Para atiçar ainda mais o medo do capitão, a sexta-feira foi o aniversário de quatro anos da queda de Dilma Rousseff. À parte pedaladas e economia em frangalhos, a condição definitiva para o impeachment avançar foi a decisão de Eduardo Cunha, então presidente da Câmara, de levá-lo a cabo depois de a presidente o desafiar.
Bolsonaro estava lá. Ele sabe que, quando a Câmara vira, o presidente está em apuros. Um fato foi fator decisivo para o presidente pirar. A Câmara deu 30 dias para que ele apresente seu resultado do teste para covid-19. Desde que voltou dos Estados Unidos, após o Carnaval, o presidente se esquiva dessa exigência básica de transparência. Já alegou que fez teste com nome falso e que os exames são sigilosos por questão de Estado. A Câmara resolveu pagar para ver.
Ter mentido numa questão tão séria quanto a própria saúde em meio a uma pandemia, ainda mais quando apregoa por aí que se trata de uma “gripezinha”, que as pessoas devem “enfrentar o vírus” e sai pela rua cumprimentando pessoas após assoar o nariz seria, sim, crime de responsabilidade.

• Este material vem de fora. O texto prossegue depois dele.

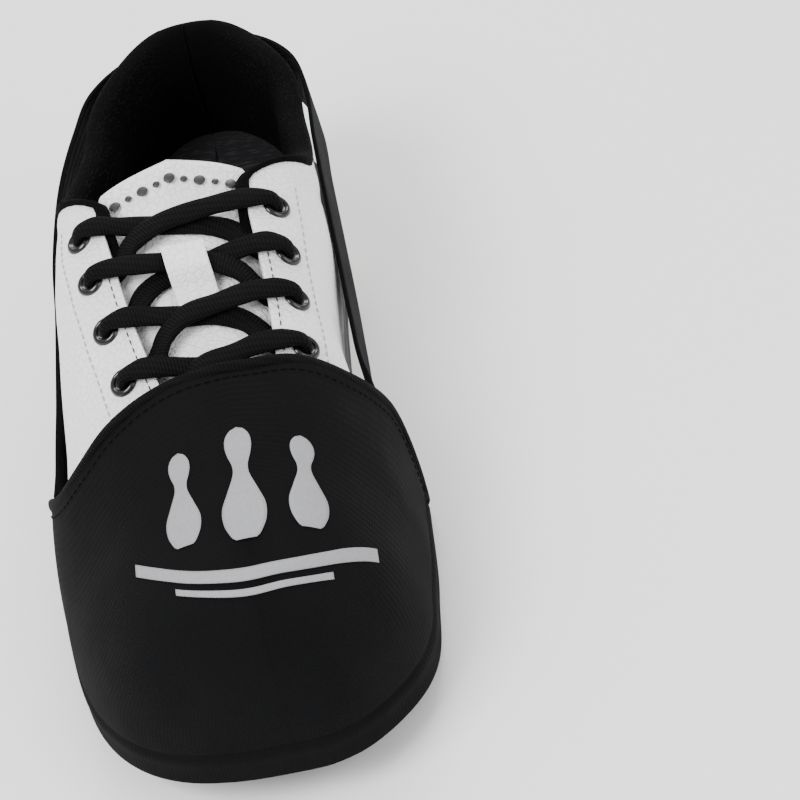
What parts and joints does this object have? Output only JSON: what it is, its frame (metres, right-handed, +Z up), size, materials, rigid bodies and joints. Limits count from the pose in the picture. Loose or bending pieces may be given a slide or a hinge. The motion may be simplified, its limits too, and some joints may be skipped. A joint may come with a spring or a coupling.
{
  "type": "bowling shoe",
  "caption": "Right bowling shoe: white laced leather upper on a black sole with slide sole and raised heel, wearing a black pull-on slide cover held by an elastic heel strap.",
  "frame": {"origin": "middle of the footprint's bounding box, on the floor", "axes": "+X from heel to toe, +Y to the inner (medial) side of the foot, +Z up"},
  "size_m": [0.3042, 0.1212, 0.1021],
  "materials": {
    "white_leather": "fine-grained, semi-matt",
    "black_mesh": "spacer mesh",
    "black_lining": "matt",
    "stiffener": "matt fibre",
    "black_foam": "satin",
    "cream_slide": "smooth felted microfibre",
    "cream_rubber": "matt",
    "spring_steel": "bare",
    "cork_filler": "matt",
    "insole_board": "matt",
    "footbed_cloth": "matt",
    "eyelet_black": "gloss black",
    "lace_black": "woven",
    "aglet_black": "gloss",
    "cover_knit": "matt stretch knit",
    "cover_base": "smooth",
    "elastic_black": "ribbed"
  },
  "bodies": {
    "shoe": {"heel_pad": "cream_rubber", "slide_sole": "cream_slide", "midsole": "black_foam", "shank": "spring_steel", "bottom_filler": "cork_filler", "insole_board": "insole_board", "footbed": "footbed_cloth", "quarter_lateral": "white_leather", "quarter_medial": "white_leather", "vamp": "white_leather", "toe_puff": "stiffener", "vamp_lining": "black_lining", "quarter_lining_lateral": "black_lining", "quarter_lining_medial": "black_lining", "backstay": "white_leather", "heel_counter": "stiffener", "collar_lining": "black_mesh", "tongue": "white_leather", "tongue_lining": "black_mesh", "tongue_keeper": "white_leather", "lace": "lace_black", "aglet_lateral": "aglet_black", "aglet_medial": "aglet_black", "eyelet_lateral_1": "eyelet_black", "eyelet_lateral_2": "eyelet_black", "eyelet_lateral_3": "eyelet_black", "eyelet_lateral_4": "eyelet_black", "eyelet_lateral_5": "eyelet_black", "eyelet_lateral_6": "eyelet_black", "eyelet_medial_1": "eyelet_black", "eyelet_medial_2": "eyelet_black", "eyelet_medial_3": "eyelet_black", "eyelet_medial_4": "eyelet_black", "eyelet_medial_5": "eyelet_black", "eyelet_medial_6": "eyelet_black"},
    "slide_cover": {"slide_cover_top": "cover_knit", "slide_cover_sole": "cover_base", "cover_binding": "elastic_black", "heel_strap": "elastic_black"},
    "tongue_tip": {"tongue_tip": "white_leather"}
  },
  "joints": [
    {"name": "cover_slide", "type": "slide", "parent": "shoe", "child": "slide_cover", "axis": [1, 0, 0], "range_m": [0, 0.13], "stiffness_N_per_m": 20, "deforming": ["heel_strap"]},
    {"name": "tongue_flex", "type": "hinge", "parent": "shoe", "child": "tongue_tip", "pos_m": [-0.0343, 0, 0.0955], "axis": [0, 1, 0], "range_deg": [0, 35], "stiffness_Nm_per_rad": 0.05}
  ]
}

O Legislativo de 2020 está a léguas de distância do de 2016 quanto à disposição para um impeachment. Embora tenha grande ascendência sobre várias bancadas, Maia não é Cunha em termos de métodos de persuasão. Além disso, deputados e senadores avaliam que o momento de crise sanitária, humanitária, social, econômica e política agudas não combina com um processo de impeachment.
Mas Bolsonaro segue atormentado por seus fantasmas. Isso não seria um problema sério se os meios para demonstrar sua paranoia fossem os de sempre: guerrilha nas redes sociais e entrevistas descompensadas. Porém, há indícios de que aparelhos de Estado estão sendo usados para alimentar a paranoia, o que aumenta em muito a gravidade da situação. Há indícios de que a Abin, a agência de inteligência do governo, está sendo usada para espionar Maia, Doria e sabe-se lá mais quem.
Diante da reação até tímida do Congresso, pela gravidade da acusação, o Planalto desmentiu a informação, mas a total falta de transparência com que este governo trata a coisa pública não permite acreditar na negativa. É preciso cobrar e investigar o uso do Estado para saciar a fome de teorias da conspiração do capitão.
A Hungria é um caso a ter na mira. Lá, Viktor Orbán, um dos ídolos da família Bolsonaro, aproveitou a pandemia para dar um golpe de Estado.
Nesta semana, em meio a uma fala sem pé nem cabeça quando consumava sua birrenta troca de ministro da Saúde, Bolsonaro lembrou que é sua prerrogativa decretar estado de sítio. Não é a primeira vez que essa expressão aparece, meio “sem querer”, desde que a crise começou.
É preciso que as instituições reforcem a vigilância, porque chefe de Estado paranoico e autoritário, um risco de “golpe” inventado e sustentado nas redes sociais, Estado à mercê da paranoia e sociedade amedrontada formam um combo bastante propício a tentativas de virada de mesa.